By Tom Grant - May 14,2022 - Last updated at May 14,2022

Speakers during a panel session after a film screening in celebration of World Press Freedom Day at the Rainbow Theatre in Jabal Amman on Tuesday (Photo by Tom Grant)

AMMAN — In celebration of World Press Freedom Day, the Royal Film Commission Jordan (RFC) in partnership with UNESCO hosted film screenings over three consecutive evenings at the Rainbow Theatre in Jabal Amman last week.

Under the banner “Journalism Under Siege”, the RFC chose three films that “highlighted the work of journalists across the world”, according to their official Facebook page. 

Day one, hosted on Tuesday, May 10, saw the screening of the Hindi-language film “Writing with Fire”, which follows a group of Dalit women in Uttar Pradesh, India, in their transition to digital journalism, after 14 years as a paper only publication. 

In her opening remarks, UNESCO Representative to Jordan Min Jeong Kim thanked the Commission for their involvement in the screenings before focussing on the reasons World Press Freedom Day is celebrated, saying that “it is a reminder to governments to respect their press freedom” and a “day to reflect on the issues of freedom and ethics”.

The representative quoted statistics from the Committee to Protect Journalists, stating that 2,146 journalists have been killed at work over the last 30 years, with 11 journalists alone being killed in Ukraine since the start of the invasion earlier this year. 

She commented on “honouring journalists out there on the frontline of conflicts” as well as those doing investigative journalism to human rights issues. 

“Journalism is the essence of democracy,” said Chief Reporter Meera in the documentary film, which was followed by a panel discussion at the Rainbow Theatre made up of Jordanian writer and director Asma Bseiso, journalist and human rights defender Nadine Nimri and Jordan’s correspondent for Reporters Without Borders Mohammed Shamma. 

The discussion is centred around the power of documentaries, the role of women in journalism and newsrooms, and the effect of digital media journalism on opportunities in the industry.

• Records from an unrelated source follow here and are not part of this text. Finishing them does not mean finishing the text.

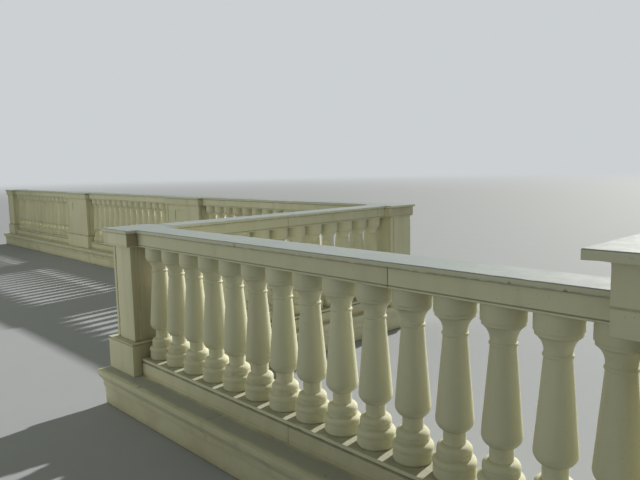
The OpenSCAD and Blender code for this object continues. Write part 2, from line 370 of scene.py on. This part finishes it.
def rail_and_baluster_stone():
    """Cream cast stone: grey-green ledges, faint rain runs, and painted shade on undersides, in
    quirks, at joins and along the bottom rail.
    """
    finish = Finish("cream_cast_stone")
    colour, mottle, normal = stone_body(finish, CREAM, DEEP_CREAM)
    runs = finish.noise(1.0, 2.0, stretch=(9.0, 9.0, 0.9)).step(0.42, 0.85)
    colour = finish.mix(colour, SOIL_AND_SHADE, runs * finish.upright() * 0.16)
    colour = finish.mix(colour, DARK_GREY, finish.ledge() * (mottle * 0.7 + 0.1) * 0.3)
    # Painted shade on faces that look down
    underside = 1 - finish.up.step(-0.95, -0.6)
    colour = finish.mix(colour, SOIL_AND_SHADE, underside * 0.35)
    # Painted shade: the bottom rail's face below its quirk grows darker, mottled, away from the
    # corner
    below_quirk = 1 - finish.z.step(RAIL_QUIRK - 0.004, RAIL_QUIRK + 0.004)
    rail_shade = below_quirk * (mottle * 0.3 + 0.15) * finish.x.step(0.3, 1.5)
    colour = finish.mix(colour, SOIL_AND_SHADE, rail_shade)
    # Painted shade: thin dark lines in the bead's and rail's quirks, under the coping, at the
    # balusters' feet and above the slab
    lines = finish.near_level(BEAD_QUIRK, 0.005) + finish.near_level(COPING_UNDER, 0.008)
    lines = lines + finish.near_level(FOOT_MARK, 0.0025) * 0.6
    lines = lines + finish.near_level(RAIL_TOP, 0.004) * 0.8
    lines = lines + finish.near_level(RAIL_QUIRK, 0.011) * 1.5
    colour = finish.mix(colour, LICHEN_AND_SHADE, lines * (mottle.step(0.2, 0.6) * 0.4 + 0.6) * 0.6)
    # Ochre seeps out at the foot, most of all by the corner
    patches = finish.noise(5.0, 3.0, roughness=0.6).step(0.42, 0.62)
    along_foot = finish.near_level(SLAB_TOP, 0.02) * patches
    left_end = 1 - finish.x.step(0.15, 0.62)
    by_corner = finish.near_level(SLAB_TOP, 0.032) * left_end * mottle.step(0.25, 0.55)
    colour = finish.mix(colour, OCHRE, by_corner.larger(along_foot * 0.5) * 0.65)
    return finish.done(colour, 0.72 + mottle * 0.2, normal)


def post_stone():
    """The same stone on posts and pedestals, with broad faint stains down their faces, and painted
    shade at quirks and joins and on the corner post's head and side faces.
    """
    finish = Finish("post_cast_stone")
    colour, mottle, normal = stone_body(finish, CREAM, DEEP_CREAM)
    stains = finish.noise(1.0, 3.0, stretch=(9.0, 9.0, 0.7)).step(0.48, 0.78)
    colour = finish.mix(colour, SOIL_AND_SHADE, stains * finish.upright() * 0.2)
    # Painted shade: dark lines at the base's top and quirk, and under the coping and the top rail
    course_shade = finish.near_level(BASE_TOP + 0.003, 0.006)
    course_shade = course_shade + finish.near_level(BASE_QUIRK, 0.006) * 1.2
    course_shade = course_shade + finish.near_level(COPING_UNDER, 0.008)
    course_shade = course_shade + finish.near_level(RAIL_UNDER, 0.005) * 0.7
    colour = finish.mix(colour, SHADE_BROWN, course_shade * (mottle.step(0.25, 0.6) * 0.6 + 0.3) * 0.6)
    foot_line = finish.near_level(SLAB_TOP, 0.008)
    colour = finish.mix(colour, OCHRE, foot_line * mottle.step(0.3, 0.6) * 0.5)
    colour = finish.mix(colour, GREY, finish.ledge() * mottle * 0.3)
    # Painted shade: the side of the corner post's head beside the top rail is painted brown, most
    # of all by the coping
    head = finish.beside(HEAD_SIDE) * finish.z.step(RAIL_UNDER, RAIL_UNDER + 0.01)
    by_coping = finish.near_point((HEAD_SIDE, RAIL_FACE - 0.01, COPING_UNDER - 0.03), 0.10)
    colour = finish.mix(colour, SHADE_BROWN, head * (by_coping * 0.4 + 0.25))
    # Painted shade: the side faces of its shaft and base that stand beside the first baluster are
    # painted tan, with a little of the stains
    base = finish.beside(BASE_SIDE) * (1 - finish.z.step(BASE_TOP - 0.004, BASE_TOP + 0.004))
    shaft = finish.beside(SHAFT_SIDE) * finish.z.step(BASE_TOP - 0.004, BASE_TOP + 0.01)
    by_rail = finish.y.step(-0.19, -0.10)
    colour = finish.mix(colour, SHADE_TAN, (base + shaft) * (stains * 0.2 + by_rail * 0.35 + 0.05))
    return finish.done(colour, 0.72 + mottle * 0.2, normal)


def coping_stone():
    """Coping slabs with a painted sky reflection: tops painted pale bluish, sides cream, washed by
    rain on top, with painted shade along their lower edge.
    """
    finish = Finish("sky_tinted_coping_stone")
    colour, mottle, normal = stone_body(finish, SKY_TINT_PALE, SKY_TINT_DEEP)
    # Painted sky reflection: the sides keep the cream colour, the tops keep the painted sky tint
    side = 1 - finish.up.step(0.3, 0.7)
    colour = finish.mix(colour, CREAM, side * 0.85)
    washed = finish.noise(5.0, 4.0, roughness=0.65).step(0.48, 0.72)
    colour = finish.mix(colour, GREY, washed * (1 - side) * 0.25)
    # Painted shade along the coping's lower edge, in patches
    edge_shade = finish.near_level(COPING_UNDER, 0.009) * finish.noise(30.0, 2.0).step(0.25, 0.6)
    colour = finish.mix(colour, LICHEN_AND_SHADE, edge_shade * 0.6)
    spots = finish.noise(48.0, 3.0, roughness=0.7).step(0.63, 0.73)
    colour = finish.mix(colour, LICHEN_AND_SHADE, spots * finish.noise(3.0, 1.0).step(0.45, 0.65) * 0.35)
    worn = 0
    for place in COPING_CHIPS:
        worn = finish.near_point((place, COPING_EDGE, COPING_UNDER + 0.003), 0.010) + worn
    colour = finish.mix(colour, LICHEN_AND_SHADE, worn * 0.6)
    return finish.done(colour, 0.6 + mottle * 0.25, normal)


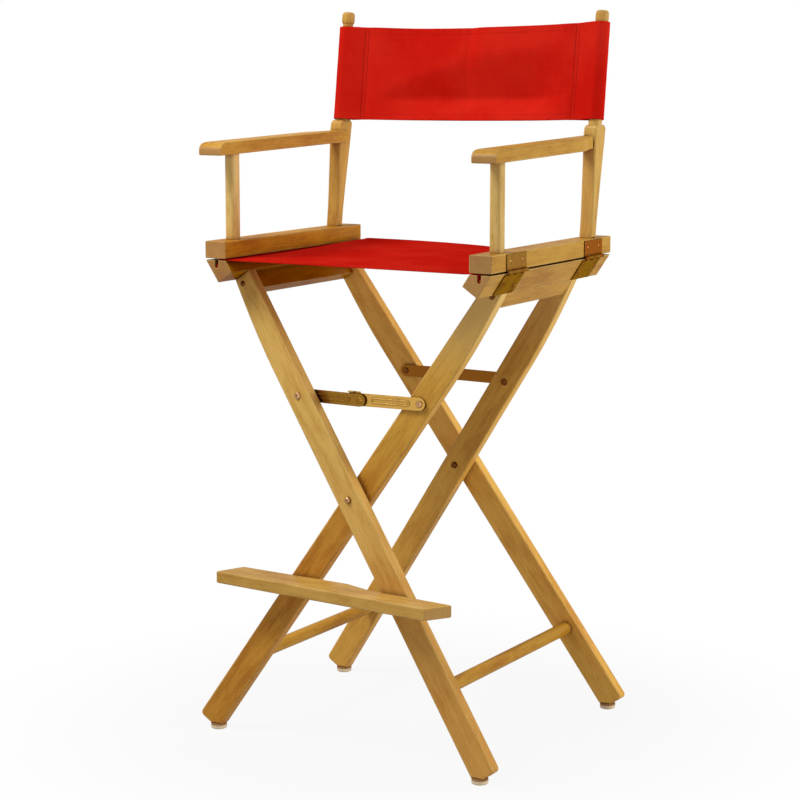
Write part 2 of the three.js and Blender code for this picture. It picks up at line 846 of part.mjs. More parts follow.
// The armrest's outline from above: a straight front, an outer side that tapers in to the back
// post, and a tongue that seats in the post's rebate.
function armrestPlan() {
  const outer = -armrestMiddle - armrestWidth / 2;
  const inner = -armrestInnerX();
  const postOuter = -backPostX - backPostThickness / 2 + 3.6;
  const shoulderY = backPostMiddleY(armrestBottom) - 17.6 - gap;
  const taper = [];
  const steps = 8;
  for (let i = 0; i <= steps; i += 1) {
    const along = i / steps;
    const blend = (1 - Math.cos(along * Math.PI)) / 2;
    const y = armrestTaperStart + (shoulderY - armrestTaperStart) * along;
    taper.push(point2(outer + (postOuter - outer) * blend, y));
  }
  return [
    point2(inner, armrestFront), point2(inner, armrestEnd), point2(-tongueX(), armrestEnd),
    point2(-tongueX(), shoulderY), ...taper.reverse(), point2(outer, armrestFront),
  ];
}

// The long edges are rounded, more on top than underneath.
function armrestBlank() {
  const plan = armrestPlan();
  const level = (distance, z) => inset(plan, distance).map((p) => new THREE.Vector3(p.x, p.y, z));
  const top = armrestBottom + armrestThickness;
  return loft([
    level(1.2, armrestBottom), level(0, armrestBottom + 1.2), level(0, top - 3.2),
    level(0.9, top - 0.9), level(3.2, top),
  ], inset(plan, 3.2));
}

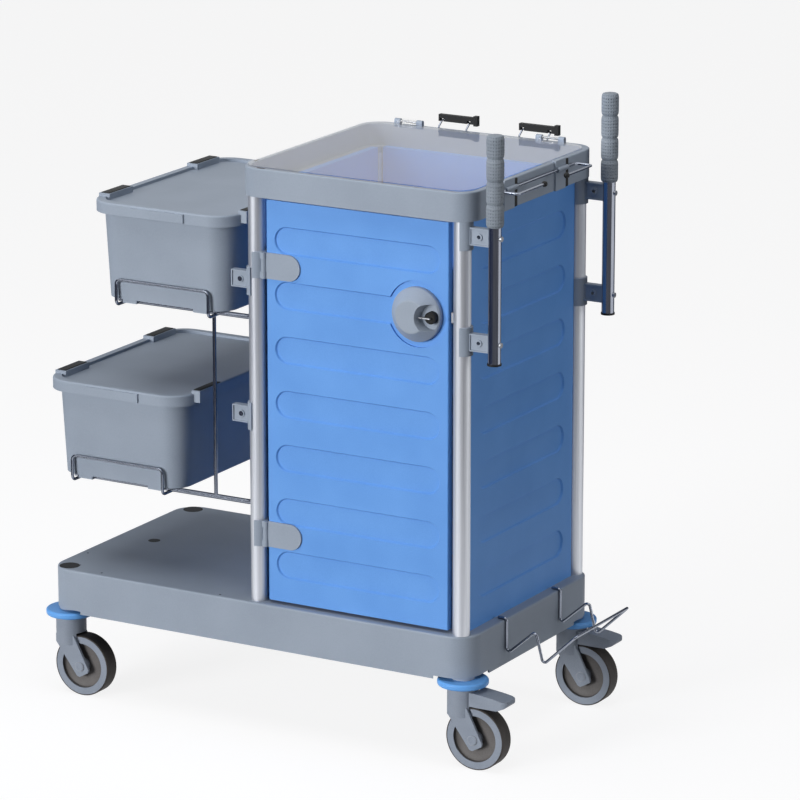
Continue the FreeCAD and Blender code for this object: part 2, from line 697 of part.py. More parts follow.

The following evening saw the screening of the French-language film “Checks and Balances”, which focused on one of Algeria’s most famous newspapers post the country’s “Black Decade” of the 1990s, as they await the greatest symbol of their freedom: The completion of their new offices.

The screening was preceded by a one-minute silence in remembrance of journalist Shireen Abu Akleh, who was shot dead in the West Bank city of Jenin on Wednesday while reporting on an Israeli occupation raid.

The final film screening, hosted on Thursday, was the English-language film “The Social Dilemma”, which features interviews with those who have worked for some of the biggest social networking companies in the world. 

The film hears their opinions on not only the impact the applications have on people’s lives, but also the way people’s lives are tracked by them.

Student Khaira, from the UK, attended the film screenings to “learn more about the presentation of journalism on an international platform”. 

She continued by saying that by “attending the event enlightened my views on the importance of journalism, and ‘Checks and Balances’ perfectly embodied the political situation and strain on journalists”.

She also noted that the discussion after the screening, which was open to all audience members, opened her eyes to the freedom of journalism and she enjoyed hearing other peoples “views and opinions on the ideas in the film”.

World Press Freedom Day, hosted internationally on Tuesday May 3, “acts as a reminder to governments of the need to respect their commitment to press freedom and is also a day of reflection among media professionals about issues of press freedom and professional ethics”, according to the UNESCO website.